Artist

Dale Ann Bradley

Genre: Country ,Bluegrass ,New Acoustic
Origin: U.S.A
Listen on Coda
Bluegrass and Americana performer Dale Ann Bradley built a career issuing recordings both independently and alongside the New Coon Creek Girls, earning notice for her understated vocal delivery and for interpreting material by U2, Gordon Lightfoot, Jim Croce, and Stealers Wheel. Raised in southeastern Kentucky, where she has spent nearly all her life, she is the daughter of a coal miner who also served as a Baptist minister. An unsuccessful 1988 audition for the New Coon Creek Girls led to several years of solo work in Renfro Valley before she entered the group in 1991 and appeared on its Pinecastle Records debut, The L&N Don't Stop Here Anymore, issued in 1994.

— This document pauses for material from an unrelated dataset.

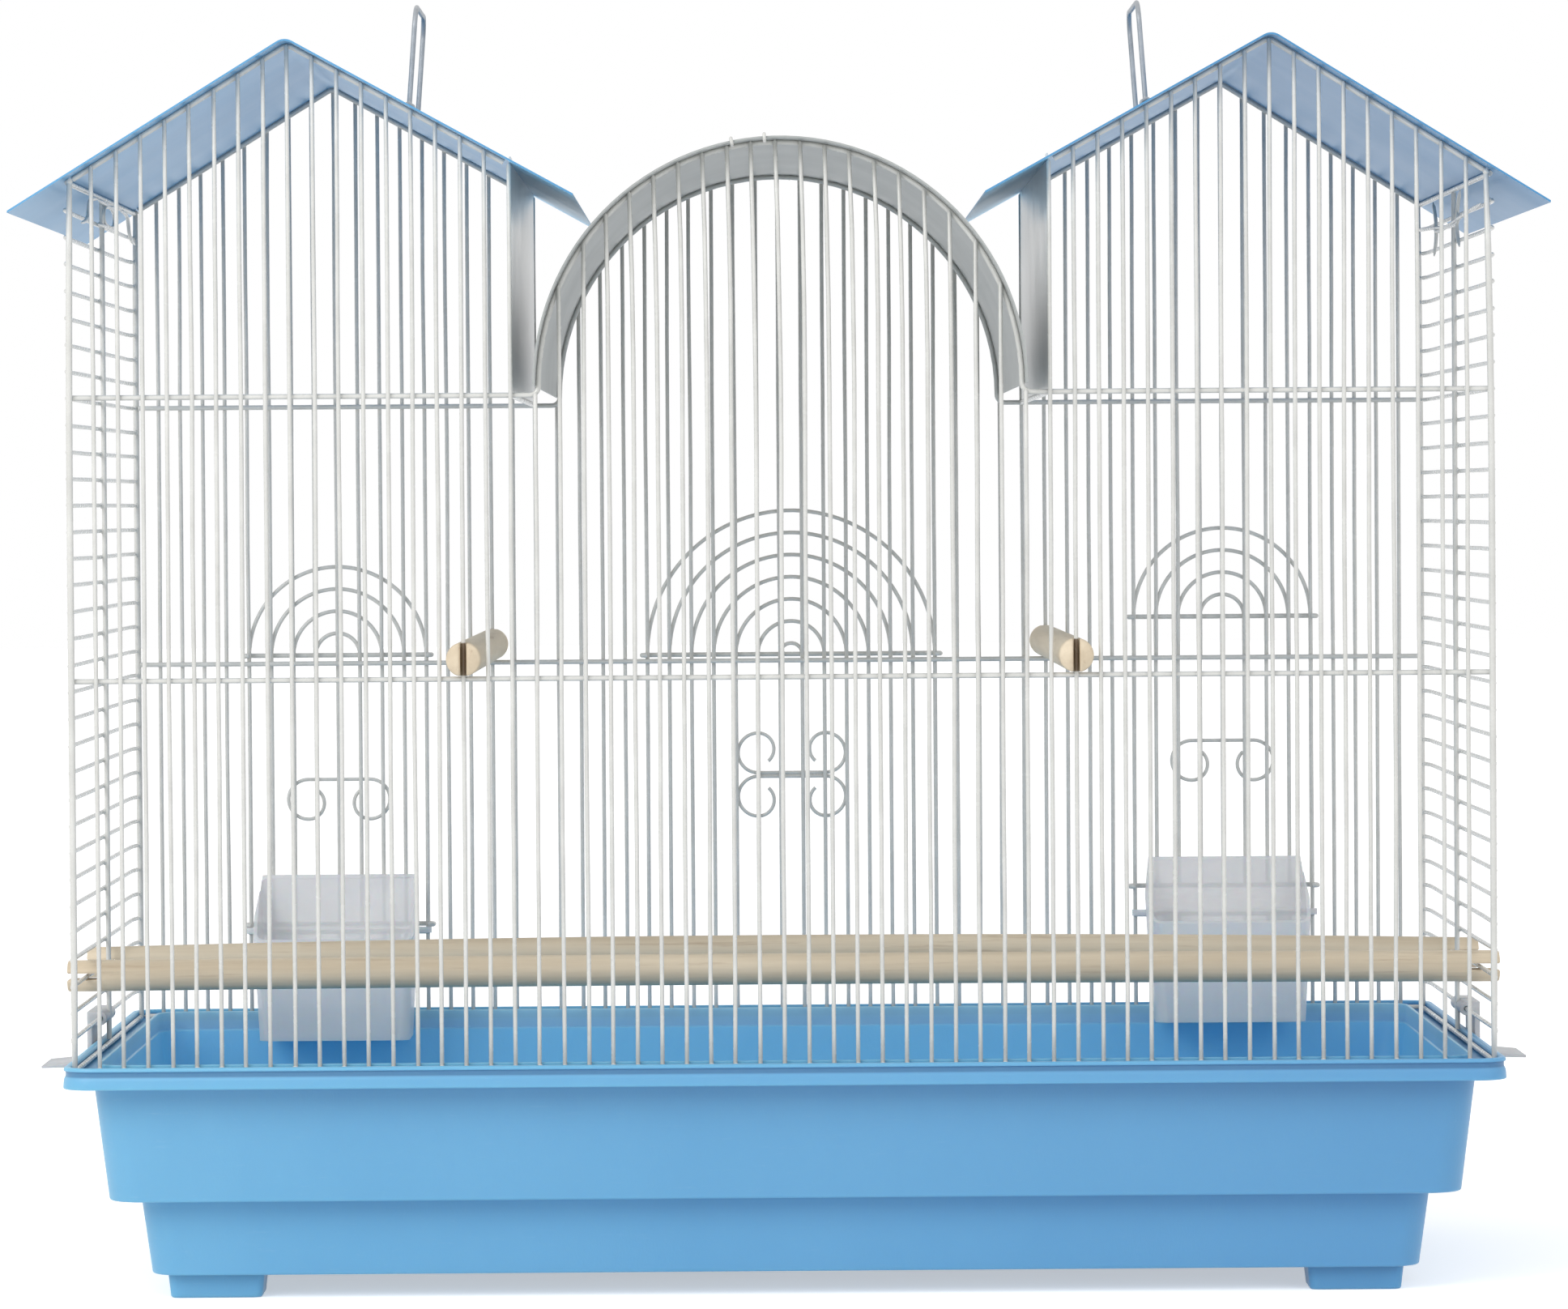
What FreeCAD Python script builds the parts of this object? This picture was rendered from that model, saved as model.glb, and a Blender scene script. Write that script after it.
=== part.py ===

Her own first collection, East Kentucky Morning, arrived in 1997 and drew chiefly on songs written with New Coon Creek associate Vicki Simmons; its standout rendering of U2’s “I Still Haven’t Found What I’m Looking For” propelled the set into the Top Ten on both the Gavin Americana and Bluegrass Unlimited charts while drawing widespread acclaim. The last New Coon Creek Girls album, released in 1998, carried the added credit “featuring Dale Ann Bradley,” after which the ensemble became known as Dale Ann Bradley & Coon Creek. On her 1999 follow-up, Old Southern Porches, she revisited Stealers Wheel’s 1973 hit “Stuck in the Middle with You,” with the now all-male Coon Creek lineup contributing.

A solo gospel project, Songs of Praise and Glory, appeared in 2001; that same year Doobie Shea Records issued Cumberland River Dreams by Dale Ann Bradley & Coon Creek. Mountain Home Records released the gospel-focused Send the Angels in 2004. Bradley then moved to Compass Records, which issued Catch Tomorrow in 2006, Don’t Turn Your Back in 2009, and Somewhere South of Crazy in 2011. The International Bluegrass Music Association named her Female Bluegrass Vocalist of the Year in 2007, an honor she received again in 2008, 2009, 2011, and 2012.

In 2015 she returned to Pinecastle Records for Pocket Full of Keys, a release later nominated for a Grammy Award for Best Bluegrass Album. Two years later she issued the self-titled Dale Ann Bradley.